Looking back on the week that was SXSW Interactive, one has to wonder if it was worth so much focus, hype and investment.
Starting March 12, at airports in major cities across the country, one noticed a change. The electric outlets were all taken up by MacBook Airs, and thousands of thumbs swiped feverishly across huge mobile screens. Middle-aged men dressed like their teenage children and young men dressed as nostalgic Don Drapers discussed content marketing, growth hacking, influencer strategy and other themes that will most likely go out of fashion in a year's time. Yes, the annual pilgrimage to Austin began with the usual buzzwords, predictions, thought pieces, snarky tweets and flagrant techsumerism (you can have that buzzword for free).
However, with the increasing popularity of SXSW and changes to the digital landscape at large, the relevancy, impact and overall value for advertising agencies at the festival must be questioned.
Innovative social media platforms and tech are exciting, but how often are they the sole drivers behind successful and infectious campaigns? You could be using a network of the most innovative and sexy media technology to deliver your campaign, but without great insights and ideas, the campaign will fall flat and won't connect with your target.
Recently it seems there's a strong trend for agencies to be more interested in the tech around ideas than the ideas themselves. This issue is particularly compounded at an event like SXSW. One has to ask the question, how much of the new technology and innovation presented at SXSW is relevant for the mass audience that agencies are trying to impact? Do we really think the middle-America consumers that drive our brand's growth are as excited about the Internet of Things as the urban digital prophets at SXSW?
There's another peculiarity that makes me question the value of SXSW: the Internet. It's a strange irony that an event focused on digital innovation is staged in such a traditional, physical format. Anything groundbreaking from SXSW can be found online (probably earlier) and in a more digestible format. And even if there is exclusive, innovative content that is only found at SXSW, it's basically impossible for anyone to properly learn and take something back home with them. SXSW is simply not set up for learning. With the parties, food trucks, networking, music events and other festivities, SXSW isn't exactly a great place to think about how new technology can help solve your clients' business problems.
The dangerous combination of agency anxiety to stay on top of the latest trends, combined with an increased value of tech over ideas, has led to many brands and agencies making the trip just to be seen. It is a place where brands and agencies go to luxuriate in the glow of tech. They go there to feel cool and seem innovative, but often very little of what happens there makes its way into their work.
The original purpose of SXSW Interactive was to give new technologies and innovation a kick start.

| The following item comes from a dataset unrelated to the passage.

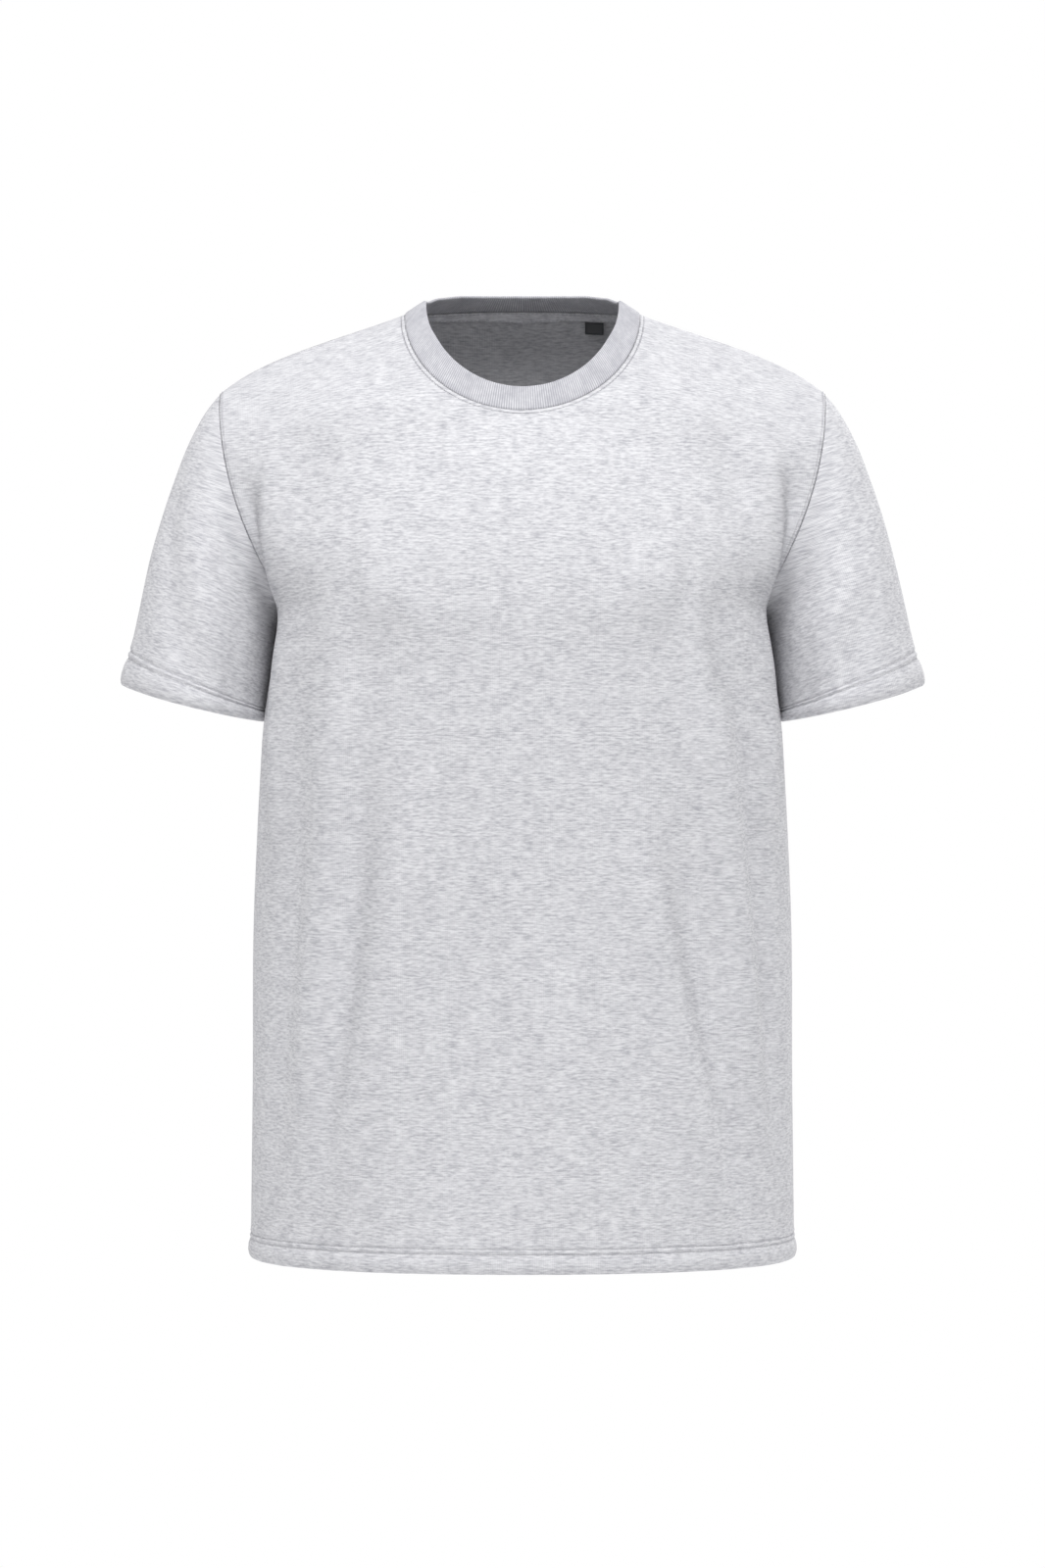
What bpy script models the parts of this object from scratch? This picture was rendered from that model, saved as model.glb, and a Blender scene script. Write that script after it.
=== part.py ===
"""A crew neck T-shirt in size L, filled out as if worn, with no wearer inside.

Run it with: blender --background --python part.py

Metres, +Z up. The chest faces -Y, and the wearer's left arm is at +X. The origin lies midway between
the two neck points, where the shirt hangs from the wearer's shoulders.
Each cut piece is a lofted grid of points at the middle of its cloth. Pieces that are sewn together share
their seam's points and the seam's normals, and each stops half a gap short of it.
"""

import bmesh
import bpy
import numpy as np
from mathutils.bvhtree import BVHTree

# The cloth, in metres.
JERSEY = 0.0014  # heavy single jersey
RIB = 0.0028  # rib knit, folded in two
TAPE = 0.0011
LABEL = 0.0010
SEAM_GAP = 0.0003  # between two pieces that are sewn to each other
LYING_GAP = 0.0005  # between a panel and what lies on it

# The cut, worn.
HEM_Z = -0.727
HEM_DEPTH = 0.020
HEM_FOLD = 0.002  # the hem's bottom edge is rounded over this height
NECK_POINT = (0.0900, 0.0, -0.0030)  # neckline meets shoulder seam
SHOULDER_POINT = (0.232, 0.0, -0.064)  # shoulder seam meets armhole
UNDERARM_POINT = (0.176, 0.005, -0.232)  # side seam meets armhole
TAPE_WIDTH = 0.011
TAPE_FROM_SEAM = 0.0006
LABEL_SIDES = (3.85, 4.4, 5)  # the size label from side to side, in rows of the back neckline
LABEL_LENGTH = 0.0095

# Half of the neck seam and of the neckband's top edge. depth is how far they reach to the front and to
# the back, and drop how far they fall from their sides to the centre line.
NECK_CURVES = dict(
    seam=dict(side_x=0.0900, side_z=-0.0030, front=(0.088, 0.0804), back=(0.080, -0.0120)),
    edge=dict(side_x=0.0740, side_z=0.0110, front=(0.077, 0.0755), back=(0.062, -0.0045)),
)

# Centre lines, seen from the side: height and distance from the shoulder line.
CENTRE_FRONT = (
    dict(z=-0.7270, y=-0.1420),
    dict(z=-0.6400, y=-0.1380),
    dict(z=-0.5200, y=-0.1355),
    dict(z=-0.4000, y=-0.1365),
    dict(z=-0.3100, y=-0.1395),
    dict(z=-0.2320, y=-0.1400),
    dict(z=-0.1900, y=-0.1355),
    dict(z=-0.1500, y=-0.1245),
    dict(z=-0.1150, y=-0.1090),
    dict(z=-0.0834, y=-0.0880),
)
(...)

Twitter was famously launched there, and Foursquare too. However, the long tail of social media platforms means that such impactful launches won't have the same landmark effect today.
Our collective obsession with innovation has made us dream of working in hot, Silicon Valley-startup environments, but we don't. The real value we bring to our clients is through insightful and culturally resonant ideas, not the latest flash-in-the-pan tech trends. If you focus your time at SXSW on meeting your peers and clients versus chasing the next big thing, then it's a completely worthwhile experience.
But let's be honest with ourselves as an industry, stick to what we are great at, and apply innovation only so far as it helps us expand a brand's business and reach a relevant target.